▸ PROBLEM DESCRIPTION: Write out every line below that includes the word "from".

▸ COLLECTED MATERIAL:
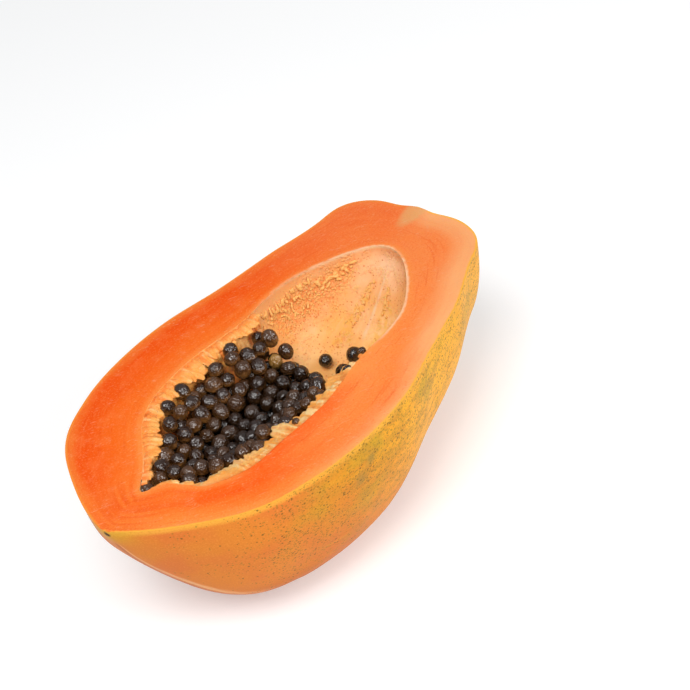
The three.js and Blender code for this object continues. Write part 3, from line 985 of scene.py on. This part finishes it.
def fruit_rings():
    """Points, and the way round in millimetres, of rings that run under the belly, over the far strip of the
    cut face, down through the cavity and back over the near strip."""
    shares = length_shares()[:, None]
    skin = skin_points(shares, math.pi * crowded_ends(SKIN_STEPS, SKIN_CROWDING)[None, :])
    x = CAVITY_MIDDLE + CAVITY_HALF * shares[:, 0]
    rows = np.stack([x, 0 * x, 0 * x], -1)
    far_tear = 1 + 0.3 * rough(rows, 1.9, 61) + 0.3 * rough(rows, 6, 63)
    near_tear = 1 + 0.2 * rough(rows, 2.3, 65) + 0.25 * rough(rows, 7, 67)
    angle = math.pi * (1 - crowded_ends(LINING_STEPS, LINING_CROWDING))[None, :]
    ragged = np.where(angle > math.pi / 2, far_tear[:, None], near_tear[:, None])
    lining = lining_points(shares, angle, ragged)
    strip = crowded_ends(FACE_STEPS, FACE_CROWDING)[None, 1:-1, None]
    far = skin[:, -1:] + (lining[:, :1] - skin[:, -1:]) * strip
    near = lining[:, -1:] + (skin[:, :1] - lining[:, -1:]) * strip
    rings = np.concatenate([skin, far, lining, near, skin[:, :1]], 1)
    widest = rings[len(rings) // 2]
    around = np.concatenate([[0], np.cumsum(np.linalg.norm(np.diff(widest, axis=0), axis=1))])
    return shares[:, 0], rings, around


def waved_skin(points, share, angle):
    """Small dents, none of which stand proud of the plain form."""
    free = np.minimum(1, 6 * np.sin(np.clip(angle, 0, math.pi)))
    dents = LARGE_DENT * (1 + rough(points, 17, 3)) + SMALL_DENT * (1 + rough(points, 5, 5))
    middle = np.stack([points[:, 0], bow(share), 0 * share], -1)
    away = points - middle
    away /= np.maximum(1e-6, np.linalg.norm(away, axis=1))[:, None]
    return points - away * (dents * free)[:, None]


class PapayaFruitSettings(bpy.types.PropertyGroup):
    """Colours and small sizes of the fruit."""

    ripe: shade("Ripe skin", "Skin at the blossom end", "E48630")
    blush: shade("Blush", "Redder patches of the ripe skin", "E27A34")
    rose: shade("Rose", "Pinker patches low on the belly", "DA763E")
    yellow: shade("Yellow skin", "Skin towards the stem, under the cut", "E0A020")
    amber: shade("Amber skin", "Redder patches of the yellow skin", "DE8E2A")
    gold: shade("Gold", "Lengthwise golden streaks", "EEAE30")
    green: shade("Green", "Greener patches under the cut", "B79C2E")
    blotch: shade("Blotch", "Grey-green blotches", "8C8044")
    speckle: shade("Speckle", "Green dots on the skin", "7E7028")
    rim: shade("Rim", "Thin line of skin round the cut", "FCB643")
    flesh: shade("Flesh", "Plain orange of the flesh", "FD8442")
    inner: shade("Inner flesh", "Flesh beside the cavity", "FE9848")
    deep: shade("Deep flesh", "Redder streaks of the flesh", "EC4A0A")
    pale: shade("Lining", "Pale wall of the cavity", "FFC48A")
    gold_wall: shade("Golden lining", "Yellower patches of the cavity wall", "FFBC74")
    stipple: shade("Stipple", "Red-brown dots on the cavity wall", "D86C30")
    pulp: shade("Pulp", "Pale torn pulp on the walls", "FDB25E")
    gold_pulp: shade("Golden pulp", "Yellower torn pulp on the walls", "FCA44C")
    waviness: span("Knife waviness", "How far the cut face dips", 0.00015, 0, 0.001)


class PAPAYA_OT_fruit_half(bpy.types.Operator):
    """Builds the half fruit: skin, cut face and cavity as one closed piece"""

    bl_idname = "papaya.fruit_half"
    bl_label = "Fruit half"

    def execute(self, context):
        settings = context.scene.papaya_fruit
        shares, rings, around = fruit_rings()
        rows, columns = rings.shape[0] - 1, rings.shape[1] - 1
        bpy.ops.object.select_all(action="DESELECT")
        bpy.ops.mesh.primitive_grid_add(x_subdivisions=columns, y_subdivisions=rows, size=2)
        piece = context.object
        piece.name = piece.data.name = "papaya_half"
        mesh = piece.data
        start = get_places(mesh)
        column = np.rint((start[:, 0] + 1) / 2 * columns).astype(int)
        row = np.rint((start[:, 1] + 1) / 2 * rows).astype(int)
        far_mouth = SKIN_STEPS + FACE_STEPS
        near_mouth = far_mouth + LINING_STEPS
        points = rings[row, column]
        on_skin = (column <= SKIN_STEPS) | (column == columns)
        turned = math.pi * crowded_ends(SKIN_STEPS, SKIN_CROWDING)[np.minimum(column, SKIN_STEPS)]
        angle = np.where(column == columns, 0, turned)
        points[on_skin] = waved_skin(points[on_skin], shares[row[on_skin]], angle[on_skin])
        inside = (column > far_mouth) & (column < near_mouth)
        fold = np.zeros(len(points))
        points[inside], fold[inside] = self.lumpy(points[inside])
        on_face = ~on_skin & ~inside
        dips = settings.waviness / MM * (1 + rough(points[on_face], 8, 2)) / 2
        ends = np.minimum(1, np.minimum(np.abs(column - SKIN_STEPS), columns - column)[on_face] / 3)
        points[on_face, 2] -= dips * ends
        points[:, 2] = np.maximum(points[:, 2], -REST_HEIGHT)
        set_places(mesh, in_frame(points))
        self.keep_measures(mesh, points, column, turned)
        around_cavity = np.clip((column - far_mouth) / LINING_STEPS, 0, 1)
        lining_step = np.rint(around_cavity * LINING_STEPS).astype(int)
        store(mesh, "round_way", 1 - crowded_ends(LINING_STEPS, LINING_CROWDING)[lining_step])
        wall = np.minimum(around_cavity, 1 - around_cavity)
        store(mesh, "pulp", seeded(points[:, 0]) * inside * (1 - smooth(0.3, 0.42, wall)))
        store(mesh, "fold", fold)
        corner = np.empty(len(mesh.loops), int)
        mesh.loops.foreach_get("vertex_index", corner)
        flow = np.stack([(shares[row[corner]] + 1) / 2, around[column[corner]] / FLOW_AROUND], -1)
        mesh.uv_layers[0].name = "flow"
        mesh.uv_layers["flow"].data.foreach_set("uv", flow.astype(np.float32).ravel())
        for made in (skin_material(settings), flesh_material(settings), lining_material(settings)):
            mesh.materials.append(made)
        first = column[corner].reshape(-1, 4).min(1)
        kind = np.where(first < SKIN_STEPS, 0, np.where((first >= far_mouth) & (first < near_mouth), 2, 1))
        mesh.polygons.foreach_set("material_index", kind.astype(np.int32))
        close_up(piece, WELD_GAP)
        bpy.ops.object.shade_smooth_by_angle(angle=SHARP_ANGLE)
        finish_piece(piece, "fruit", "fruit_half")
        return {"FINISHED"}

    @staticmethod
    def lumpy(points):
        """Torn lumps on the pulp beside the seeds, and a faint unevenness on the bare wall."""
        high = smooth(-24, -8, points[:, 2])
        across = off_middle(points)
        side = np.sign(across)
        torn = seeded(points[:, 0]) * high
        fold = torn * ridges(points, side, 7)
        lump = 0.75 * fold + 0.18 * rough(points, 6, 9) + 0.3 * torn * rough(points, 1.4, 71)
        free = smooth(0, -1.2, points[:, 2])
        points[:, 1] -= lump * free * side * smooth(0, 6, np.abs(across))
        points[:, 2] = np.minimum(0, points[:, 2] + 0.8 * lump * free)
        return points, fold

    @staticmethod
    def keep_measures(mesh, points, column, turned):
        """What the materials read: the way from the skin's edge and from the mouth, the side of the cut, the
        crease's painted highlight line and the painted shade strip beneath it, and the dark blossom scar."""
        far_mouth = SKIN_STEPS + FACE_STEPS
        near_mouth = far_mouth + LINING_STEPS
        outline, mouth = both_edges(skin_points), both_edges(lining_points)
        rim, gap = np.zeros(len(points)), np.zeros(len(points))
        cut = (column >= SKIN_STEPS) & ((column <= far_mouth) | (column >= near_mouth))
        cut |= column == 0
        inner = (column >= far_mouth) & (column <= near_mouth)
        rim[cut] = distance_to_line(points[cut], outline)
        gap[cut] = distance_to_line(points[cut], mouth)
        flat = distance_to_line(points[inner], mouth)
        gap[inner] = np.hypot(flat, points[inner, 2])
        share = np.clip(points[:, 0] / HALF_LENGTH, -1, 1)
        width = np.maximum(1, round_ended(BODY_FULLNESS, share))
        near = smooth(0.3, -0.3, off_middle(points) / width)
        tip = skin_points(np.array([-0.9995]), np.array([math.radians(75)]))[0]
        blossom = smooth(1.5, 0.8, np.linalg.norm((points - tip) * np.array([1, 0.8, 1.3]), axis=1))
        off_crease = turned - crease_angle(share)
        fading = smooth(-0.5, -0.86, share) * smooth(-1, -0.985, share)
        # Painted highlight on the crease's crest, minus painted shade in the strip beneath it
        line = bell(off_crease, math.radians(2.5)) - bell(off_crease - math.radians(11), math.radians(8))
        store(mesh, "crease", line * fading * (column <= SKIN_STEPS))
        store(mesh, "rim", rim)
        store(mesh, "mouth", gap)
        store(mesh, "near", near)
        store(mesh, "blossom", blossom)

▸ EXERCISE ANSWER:
The three.js and Blender code for this object continues. Write part 3, from line 985 of scene.py on. This part finishes it.
        """What the materials read: the way from the skin's edge and from the mouth, the side of the cut, the